Ce sont les lumières qui traduisent le mieux cet aspect-là. L’ambiance lumineuse du film est très marquée : au début le soleil est haut, le ciel est bleu, les plans sont plus souvent épurés. Avec le temps, il fait de plus en plus nuit, de plus en plus sombre, il y a de plus en plus de crasse, de zones obscures, et c’est le déclin de cette lumière qui résonne aussi fort que la détresse des personnages.

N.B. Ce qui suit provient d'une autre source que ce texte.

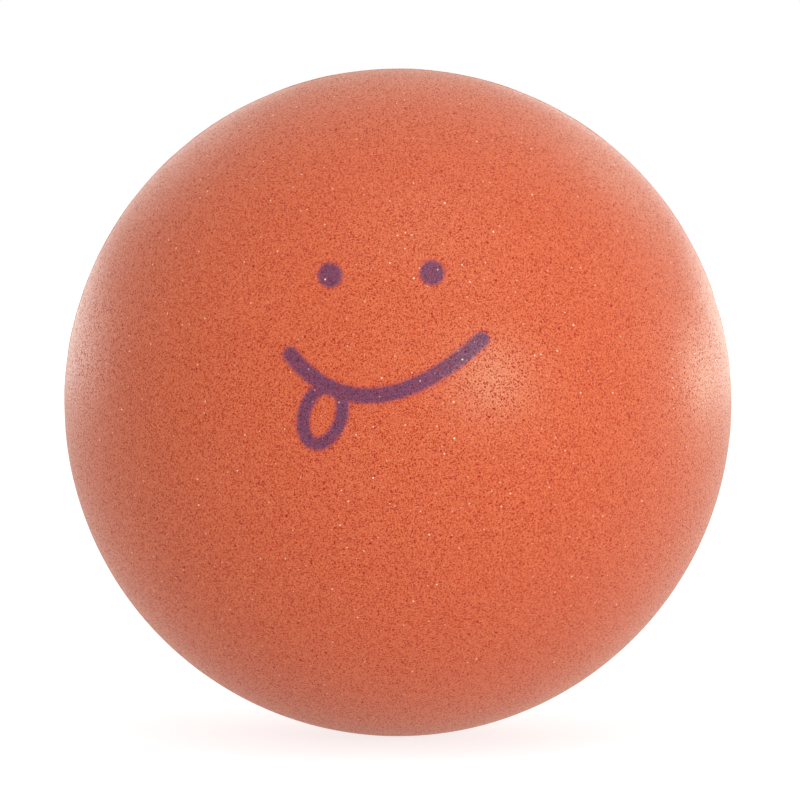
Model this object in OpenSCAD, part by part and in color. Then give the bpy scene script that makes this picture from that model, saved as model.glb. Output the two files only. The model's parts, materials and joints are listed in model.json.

Les décors et leur environnement reflètent l’état mental des protagonistes et l’ambiance devient rapidement malsaine. Tout finit par être désagréable et glauque. Tout s’embourbe dans un déni général et tous finissent par céder. Ils s’enfoncent dans ces chemins qui les mènent à des morts diverses, plus ou moins symboliques, si bien que tout ce qui a pu exister d’eux ne sera jamais plus.

L’opium agrandit ce qui n’a pas de bornes,
Allonge l’illimité,
Approfondit le temps, creuse la volupté,
Et de plaisirs noirs et mornes
Remplit l’âme au-delà de sa capacité.

Charles Baudelaire

Et c’est dans ce débordement que tous se sont perdus.